A Florida beach, a local Cabela’s store, Arkansas’s Magic Springs theme park, and Packers football games. Other than being everyday stops for entertainment, what do these spots have in common? Law enforcement agencies requested mine-resistant ambush-protected vehicles (MRAPs) from the Department of Defense to secure all of them. To understand how law enforcement for Dundee, Michigan’s 4,000 residents got an MRAP to secure a Cabela’s store, we need to look at the Pentagon’s controversial 1033 program, which allows state, local, and tribal law enforcement to receive excess military equipment from the Department of Defense for free.
As we celebrate and promote open government this Sunshine Week, we should also highlight programs that lack transparency. At CREW, we fight for transparency in the executive branch, judiciary, and Congress because we know it is critical to an ethical and accountable democracy. Transparency in government programs enables the public and Congress to evaluate their impact, which is why it’s especially important to shed light on 1033.
Since it was established in the 1997 National Defense Authorization Act, 1033 has accounted for the transfer of over 7.6 billion dollars’ worth of military equipment to law enforcement agencies. The majority of the equipment transferred is “non-controlled” items such as office supplies, clothing, and rescue equipment; but agencies have also received assault rifles, pipe bomb materials, tactical vehicles, helicopters, and airplanes through the program.
In 2014, 1033 received increased scrutiny after the militarized response to the 2014 racial justice protests in Ferguson, where law enforcement in riot gear pointed assault rifles at the crowd while standing atop military vehicles which may have been acquired through the 1033 program (by summer 2014, agencies in Missouri had acquired at least 20 mine-resistant vehicles through the program). Reporting indicates that agencies also used weapons and equipment obtained through the 1033 program at the Standing Rock protests and in the 2020 Black Lives Matter protests following the murder of George Floyd.
For most of 1033’s existence, the public has largely been left in the dark about what equipment is transferred through the program, how it is used, and by whom. For nearly 20 years, the program operated without a requirement for the Department of Defense or receiving agencies to publicly report what equipment had been transferred. Inconsistent recordkeeping and data on 1033 have made it hard to evaluate its effects. This is especially concerning because there is significant evidence indicating that the militarization of law enforcement increases both violence against police and violence by police, which disproportionately impacts communities of color.
Some positive steps towards transparency and oversight of 1033 were made in the 2016 NDAA and subsequent defense appropriations bills. These bills placed additional restrictions on “controlled items” (such as MRAPs and explosives), required the DOD to create a public website with information about weapon transfers, and mandated that agencies certify that they will provide training to the relevant officers. But more reforms are needed.

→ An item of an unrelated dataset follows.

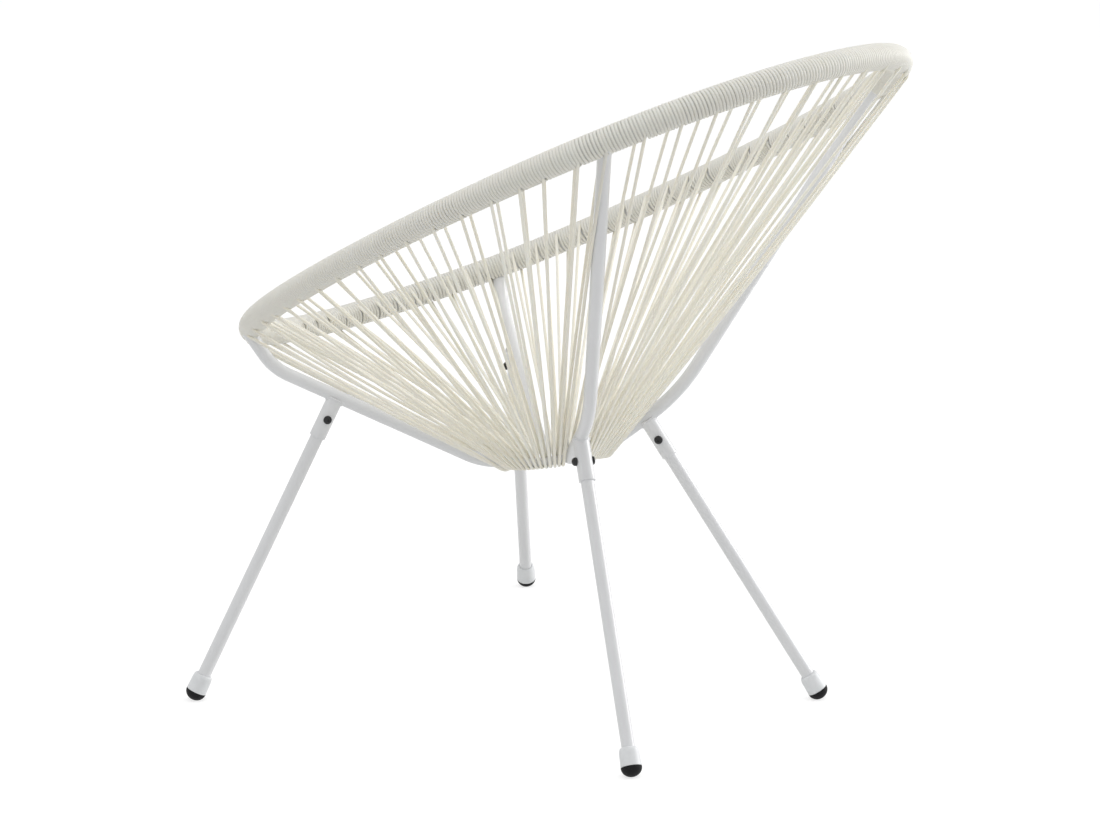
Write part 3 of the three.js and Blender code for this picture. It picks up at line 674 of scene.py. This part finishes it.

Existing public data on 1033 transfers does not include information about the purpose of the transfer. The only way we know that Dundee got an MRAP to secure a Cabela’s is because of FOIA requests by Mother Jones. This reporting revealed that while some 1033 requests may be legitimate, a significant portion of requests have questionable justifications. After all, circumstances in which local law enforcement needs bomb-resistant equipment and weapons of war should be few and far between–and an outdoor recreation store hardly seems like a location in need of such protection.
Presidential administrations have sought to reform 1033 through executive orders, but these orders can easily be overturned, as we saw when President Trump rescinded the Obama administration’s 1033 restrictions. In May 2022, President Biden signed an Executive Order which placed limitations on equipment transfers and ordered participating agencies to notify the public of property requests. However, it’s unclear if all of these changes have been implemented or what measures, if any, are in place to ensure that agencies comply. The Defense Logistics Agency should update the public about the implementation of the executive order, and provide more information about how to access agencies’ requests and notices.
For a longer-term solution, Congress should pass legislation to increase oversight and transparency of the 1033 program. Congress should require all participating agencies to produce publicly available reports on what equipment they receive and how it will be used. Congress should also address oversight concerns related to training officers who use 1033 equipment. Agencies that participate in 1033 have to certify that they have administered the appropriate training; however, there is no process to verify this certification. Furthermore, local agencies may not have the resources or appropriate experience to train officers on how to use military equipment. Instead, Congress should require the DOD to conduct training for agencies on how to use controlled equipment.
Any legislative fix should also address the potential for 1033 equipment to be misused. Existing oversight measures require states to conduct annual compliance reviews of only 8% of agencies that have acquired equipment through the 1033 program. When it comes to powerful and dangerous military equipment, this minimal oversight measure at the state level is laughable. There should be a mandatory review process to address inappropriate uses of equipment for all participating agencies. This process should also include a way for the public to provide input and raise complaints.
As the annual defense appropriations process picks up again in the spring, transparency advocates should push for the inclusion of bills like Representative Hank Johnson’s Stop Militarizing Law Enforcement Act and other measures to reform the 1033 program. If we keep advocating for policies to enhance the transparency of the program and the accountability of law enforcement, we might have even more to celebrate next Sunshine Week.